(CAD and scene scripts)

════════

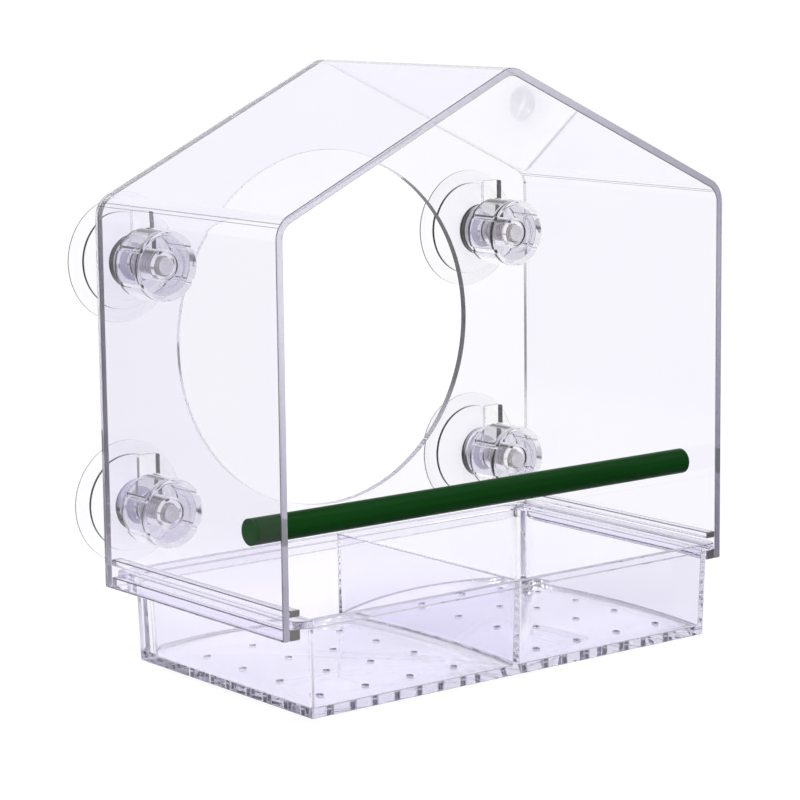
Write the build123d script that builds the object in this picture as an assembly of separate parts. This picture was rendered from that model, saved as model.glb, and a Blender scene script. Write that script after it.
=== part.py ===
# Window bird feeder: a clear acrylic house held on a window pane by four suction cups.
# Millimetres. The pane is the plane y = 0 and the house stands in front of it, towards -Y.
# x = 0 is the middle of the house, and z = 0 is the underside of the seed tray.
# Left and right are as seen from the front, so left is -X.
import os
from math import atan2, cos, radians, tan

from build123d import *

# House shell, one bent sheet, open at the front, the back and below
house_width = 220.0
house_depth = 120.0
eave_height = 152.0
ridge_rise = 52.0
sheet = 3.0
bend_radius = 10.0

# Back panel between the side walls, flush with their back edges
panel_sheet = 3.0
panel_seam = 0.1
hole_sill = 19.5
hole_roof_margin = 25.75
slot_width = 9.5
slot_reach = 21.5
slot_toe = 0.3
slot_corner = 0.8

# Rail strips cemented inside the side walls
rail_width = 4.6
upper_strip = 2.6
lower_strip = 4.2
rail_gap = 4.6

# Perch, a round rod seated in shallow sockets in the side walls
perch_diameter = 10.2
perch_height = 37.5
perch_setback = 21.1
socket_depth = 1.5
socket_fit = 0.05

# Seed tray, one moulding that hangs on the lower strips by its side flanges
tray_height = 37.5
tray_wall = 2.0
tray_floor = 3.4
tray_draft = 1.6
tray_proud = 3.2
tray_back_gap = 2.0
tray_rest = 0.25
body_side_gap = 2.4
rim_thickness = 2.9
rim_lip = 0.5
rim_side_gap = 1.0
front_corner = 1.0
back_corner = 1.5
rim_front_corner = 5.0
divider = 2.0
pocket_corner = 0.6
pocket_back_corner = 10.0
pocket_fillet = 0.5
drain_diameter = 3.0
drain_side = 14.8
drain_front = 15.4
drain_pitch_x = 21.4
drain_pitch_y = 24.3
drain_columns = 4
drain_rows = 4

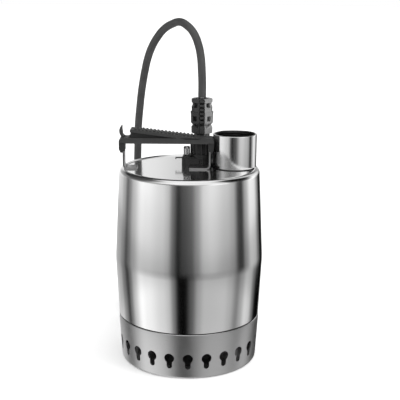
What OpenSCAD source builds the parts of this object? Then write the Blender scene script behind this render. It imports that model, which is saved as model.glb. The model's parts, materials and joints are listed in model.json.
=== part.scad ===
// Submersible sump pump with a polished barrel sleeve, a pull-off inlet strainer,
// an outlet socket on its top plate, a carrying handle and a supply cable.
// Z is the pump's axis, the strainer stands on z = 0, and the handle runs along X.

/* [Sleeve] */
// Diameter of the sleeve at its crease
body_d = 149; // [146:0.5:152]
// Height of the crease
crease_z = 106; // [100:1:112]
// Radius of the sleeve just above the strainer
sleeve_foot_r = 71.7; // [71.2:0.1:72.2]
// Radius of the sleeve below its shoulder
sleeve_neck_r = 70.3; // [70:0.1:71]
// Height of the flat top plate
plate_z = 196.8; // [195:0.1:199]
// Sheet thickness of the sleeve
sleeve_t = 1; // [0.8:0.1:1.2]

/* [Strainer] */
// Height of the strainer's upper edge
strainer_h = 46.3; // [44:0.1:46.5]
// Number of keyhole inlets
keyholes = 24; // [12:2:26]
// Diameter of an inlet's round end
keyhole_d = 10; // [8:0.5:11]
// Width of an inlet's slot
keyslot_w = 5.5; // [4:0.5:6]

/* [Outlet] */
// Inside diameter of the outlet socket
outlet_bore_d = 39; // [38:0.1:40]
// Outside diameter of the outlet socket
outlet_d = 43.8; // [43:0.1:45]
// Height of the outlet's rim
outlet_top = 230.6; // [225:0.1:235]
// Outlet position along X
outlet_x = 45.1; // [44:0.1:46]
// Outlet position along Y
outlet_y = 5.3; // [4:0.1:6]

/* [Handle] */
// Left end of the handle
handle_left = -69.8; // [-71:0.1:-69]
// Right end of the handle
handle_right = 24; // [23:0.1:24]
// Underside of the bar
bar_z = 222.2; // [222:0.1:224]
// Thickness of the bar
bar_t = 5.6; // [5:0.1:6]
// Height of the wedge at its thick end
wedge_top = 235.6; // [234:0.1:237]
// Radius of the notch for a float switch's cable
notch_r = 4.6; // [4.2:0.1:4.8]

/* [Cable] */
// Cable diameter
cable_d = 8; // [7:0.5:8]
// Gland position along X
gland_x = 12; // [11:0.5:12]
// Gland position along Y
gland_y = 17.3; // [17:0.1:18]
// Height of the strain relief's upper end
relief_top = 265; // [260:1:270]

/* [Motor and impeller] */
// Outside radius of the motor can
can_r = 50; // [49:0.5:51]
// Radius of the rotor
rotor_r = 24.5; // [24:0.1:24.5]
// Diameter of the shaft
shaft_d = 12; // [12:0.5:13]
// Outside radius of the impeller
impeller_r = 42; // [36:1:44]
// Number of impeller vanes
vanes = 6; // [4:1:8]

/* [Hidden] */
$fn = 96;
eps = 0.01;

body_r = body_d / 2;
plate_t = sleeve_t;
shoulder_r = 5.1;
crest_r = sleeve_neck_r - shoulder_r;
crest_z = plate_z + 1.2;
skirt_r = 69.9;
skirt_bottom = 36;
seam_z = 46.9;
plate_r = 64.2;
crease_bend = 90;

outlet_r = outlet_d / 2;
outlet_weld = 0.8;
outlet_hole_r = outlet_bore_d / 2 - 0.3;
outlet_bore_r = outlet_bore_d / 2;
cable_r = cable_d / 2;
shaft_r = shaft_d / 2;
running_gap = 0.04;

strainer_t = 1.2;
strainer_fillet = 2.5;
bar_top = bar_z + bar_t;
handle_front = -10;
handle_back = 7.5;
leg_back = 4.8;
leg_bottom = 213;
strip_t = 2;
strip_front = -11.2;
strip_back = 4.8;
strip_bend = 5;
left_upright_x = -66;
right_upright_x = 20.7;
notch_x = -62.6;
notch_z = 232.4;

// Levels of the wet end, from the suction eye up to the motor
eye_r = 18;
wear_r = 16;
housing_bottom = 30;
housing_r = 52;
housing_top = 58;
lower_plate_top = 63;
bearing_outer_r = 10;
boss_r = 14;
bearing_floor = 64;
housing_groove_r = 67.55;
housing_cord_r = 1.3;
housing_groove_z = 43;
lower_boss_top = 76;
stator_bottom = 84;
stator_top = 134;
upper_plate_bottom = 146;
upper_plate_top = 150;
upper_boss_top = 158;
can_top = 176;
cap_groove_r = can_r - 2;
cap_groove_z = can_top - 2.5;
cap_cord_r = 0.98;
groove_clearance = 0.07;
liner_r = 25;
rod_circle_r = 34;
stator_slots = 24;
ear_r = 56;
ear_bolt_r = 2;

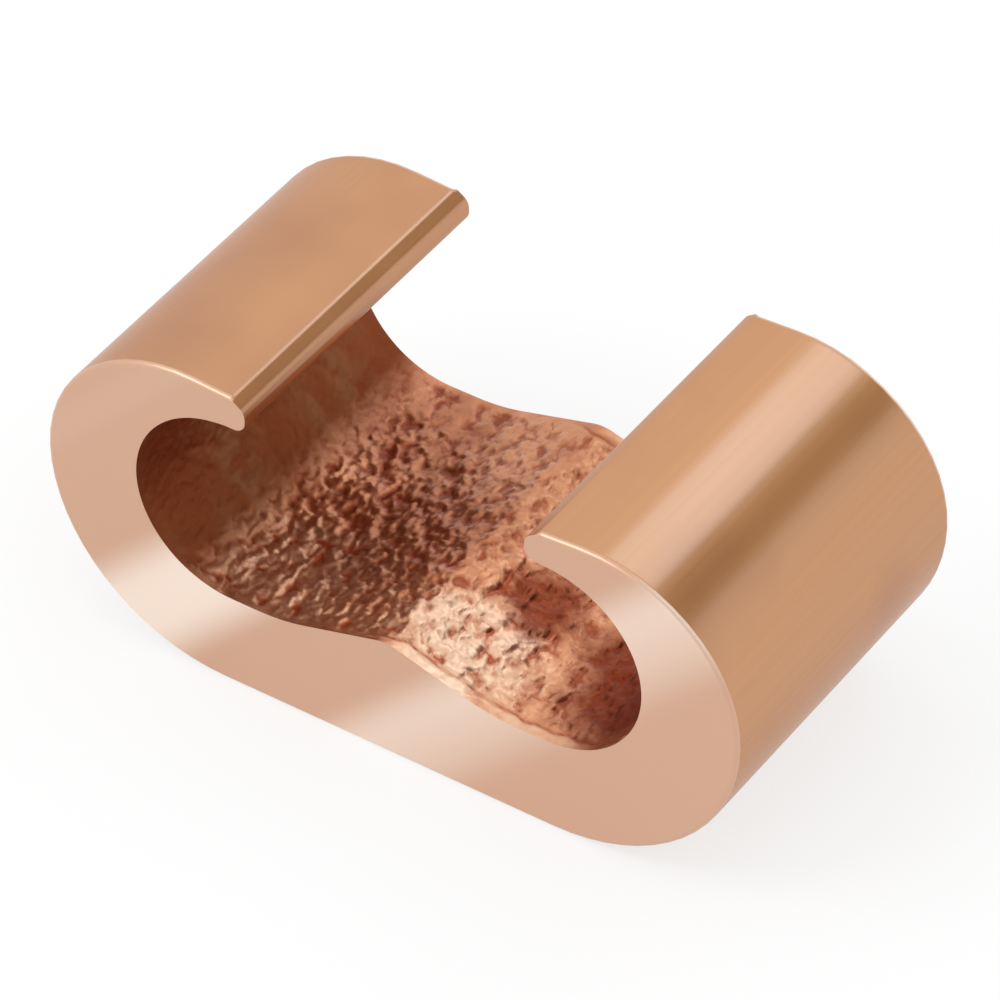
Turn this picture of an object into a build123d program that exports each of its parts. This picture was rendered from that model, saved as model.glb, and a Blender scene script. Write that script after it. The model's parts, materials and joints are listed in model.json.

════════

What to do: Your answer consists solely of the lines from the top of the records above through the line that contains "slot_corner = 0.8", each echoed exactly.

Exercise output:
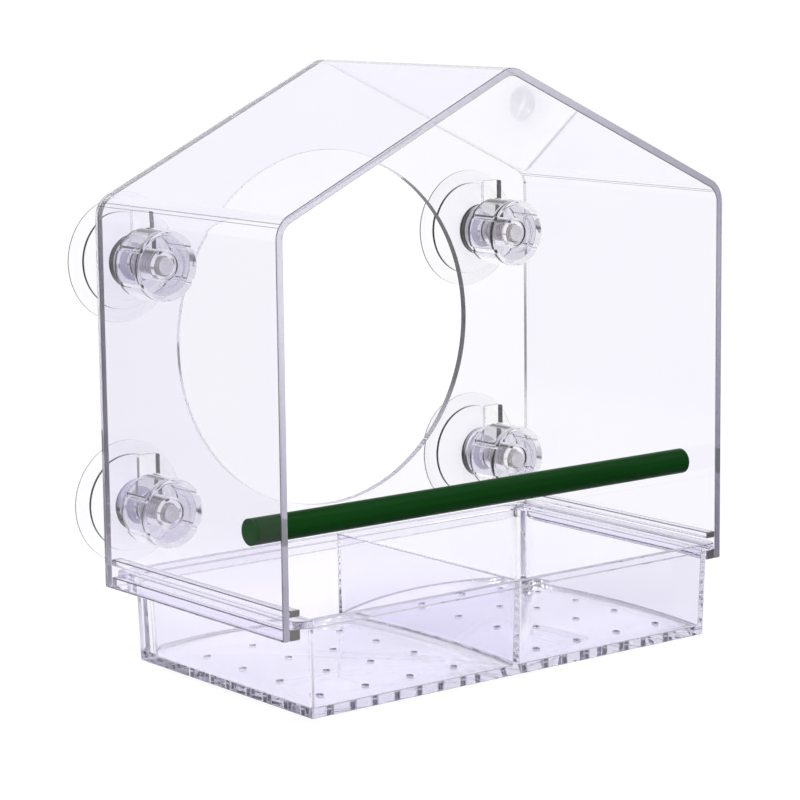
Write the build123d script that builds the object in this picture as an assembly of separate parts. This picture was rendered from that model, saved as model.glb, and a Blender scene script. Write that script after it.
=== part.py ===
# Window bird feeder: a clear acrylic house held on a window pane by four suction cups.
# Millimetres. The pane is the plane y = 0 and the house stands in front of it, towards -Y.
# x = 0 is the middle of the house, and z = 0 is the underside of the seed tray.
# Left and right are as seen from the front, so left is -X.
import os
from math import atan2, cos, radians, tan

from build123d import *

# House shell, one bent sheet, open at the front, the back and below
house_width = 220.0
house_depth = 120.0
eave_height = 152.0
ridge_rise = 52.0
sheet = 3.0
bend_radius = 10.0

# Back panel between the side walls, flush with their back edges
panel_sheet = 3.0
panel_seam = 0.1
hole_sill = 19.5
hole_roof_margin = 25.75
slot_width = 9.5
slot_reach = 21.5
slot_toe = 0.3
slot_corner = 0.8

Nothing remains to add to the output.